On his release he was issued with a five-year banning order under the Suppression of Communism Act. He would later claim that this limited his activities little more than the restrictions already placed on him as a disabled person. Nevertheless, he fled to the UK, where, through the Anti-Apartheid Movement, he met Elizabeth Lewin, whom he married in 1968.

When, in 1972, Paul Hunt wrote to the Guardian to propose the creation of a new consumer organisation to represent residents of disability institutions, Finkelstein responded, and the two founded the Union of the Physically Impaired Against Segregation. He drafted Fundamental Principles of Disability, UPIAS's public commentary on some fairly chilly debates with the Disability Alliance. At an early stage, the document contains the statement, "In our view it is society which disables physically impaired people. Disability is something imposed on top of our impairments, by the way we are unnecessarily isolated and excluded from full participation in society. Disabled people are therefore an oppressed group in society."

This was one of the earliest formulations of what would come to be known as the "social model" of disability, the big idea on which the modern disability movement has been founded. Finkelstein was to continue to develop this case for the next 30 years. Drawing upon his experience of the liberation struggle in South Africa, he would maintain that the oppression of disabled people must be fought by the building of a grassroots movement. I cannot overestimate how valuable it was to us as a nascent movement to have someone delivering position papers of such clarity and rigour.

Such democratic thinking led to the establishment of the British Council of Organisations of Disabled People in 1980. Finkelstein was closely involved and was elected the organisation's first chair; he was also elected to the World Congress of Disabled People's International.

Presciently, he also saw a need for disabled people to have their own arts and cultural organisations. In 1987 he formed part of the steering group that established the London Disability Arts Forum and at the launch of that organisation delivered a paper, "Disabled People and Our Cultural Development", that was to define the movement whose accomplishments have been recognised with the establishment of the National Disability Arts Collection and Archive (NDACA). It is a testament to Finkelstein's lasting influence that NDACA is entirely controlled by disabled people.

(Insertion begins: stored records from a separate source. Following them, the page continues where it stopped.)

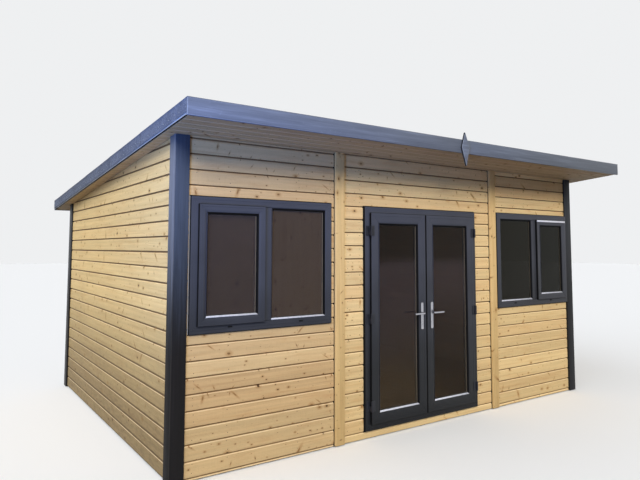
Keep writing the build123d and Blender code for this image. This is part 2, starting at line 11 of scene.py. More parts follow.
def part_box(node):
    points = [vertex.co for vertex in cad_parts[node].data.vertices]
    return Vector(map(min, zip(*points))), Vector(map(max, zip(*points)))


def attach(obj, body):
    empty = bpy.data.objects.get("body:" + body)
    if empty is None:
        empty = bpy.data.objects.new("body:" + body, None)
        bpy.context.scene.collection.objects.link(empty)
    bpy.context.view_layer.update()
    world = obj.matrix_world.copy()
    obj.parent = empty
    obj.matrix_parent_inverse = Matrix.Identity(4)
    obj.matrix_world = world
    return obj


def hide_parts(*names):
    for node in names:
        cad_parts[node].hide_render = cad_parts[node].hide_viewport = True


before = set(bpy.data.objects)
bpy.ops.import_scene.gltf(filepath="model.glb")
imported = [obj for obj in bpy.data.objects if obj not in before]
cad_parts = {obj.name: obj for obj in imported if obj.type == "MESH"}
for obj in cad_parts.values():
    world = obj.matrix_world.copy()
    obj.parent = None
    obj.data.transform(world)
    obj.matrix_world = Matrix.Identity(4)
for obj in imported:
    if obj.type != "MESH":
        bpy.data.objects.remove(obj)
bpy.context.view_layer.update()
HOUSE = "building"


# Sizes in metres, taken from the frame where a solid gives them
def corner_low(node):
    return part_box(node)[0]


def corner_high(node):
    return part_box(node)[1]


CLADDING = 0.016
LINING = 0.012
WALL = corner_high("left_wall").x - corner_low("left_wall").x
LEFT = corner_low("left_wall").x
RIGHT = corner_high("right_wall").x
FRONT = corner_low("front_wall_left_panel").y
BACK = corner_high("back_wall").y
LEFT_JOINT = corner_high("front_wall_left_panel").x
RIGHT_JOINT = corner_low("front_wall_right_panel").x
CLADDING_START = corner_low("front_wall_left_panel").z
FLOOR_TOP = corner_high("floor_deck").z
ROOF_LEFT = corner_low("fascia_left").x
ROOF_RIGHT = corner_high("fascia_right").x
EAVES = corner_low("soffit_front").z
CEILING_LOW, CEILING_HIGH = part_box("ceiling")
SLOPE = (CEILING_HIGH.z - LINING - CEILING_LOW.z) / (CEILING_HIGH.y - CEILING_LOW.y)
PITCH = math.atan(SLOPE)

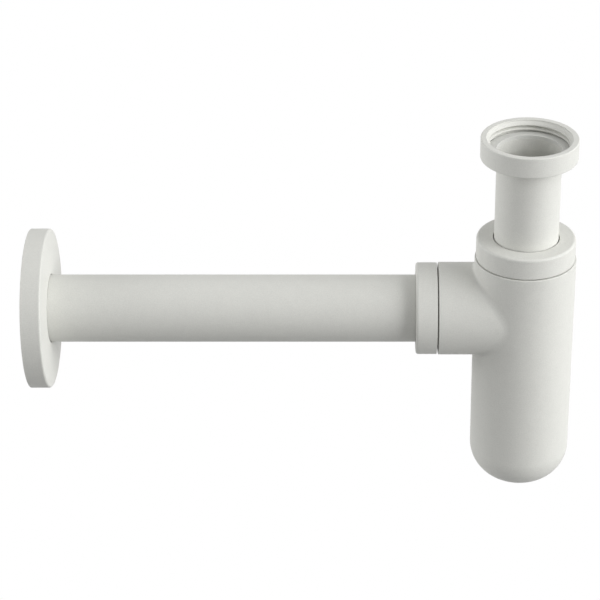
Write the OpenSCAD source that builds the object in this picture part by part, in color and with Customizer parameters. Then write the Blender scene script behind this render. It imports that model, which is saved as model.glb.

Finkelstein also made his mark in academia, when he gave up work as a NHS psychologist to join the Open University, where he was to become course chair of The Handicapped Person in the Community, the world's first course in disability studies. On retirement from the OU, he became a Visiting Senior Research Fellow to the Disability Research Unit at Leeds University.

Allan Sutherland

Victor Berel Finkelstein, disability activist and academic: born Johannesburg 25 January 1938; married1968 Elizabeth Lewin (died 1993; two daughters); died Stoke Mandeville 30 November 2011.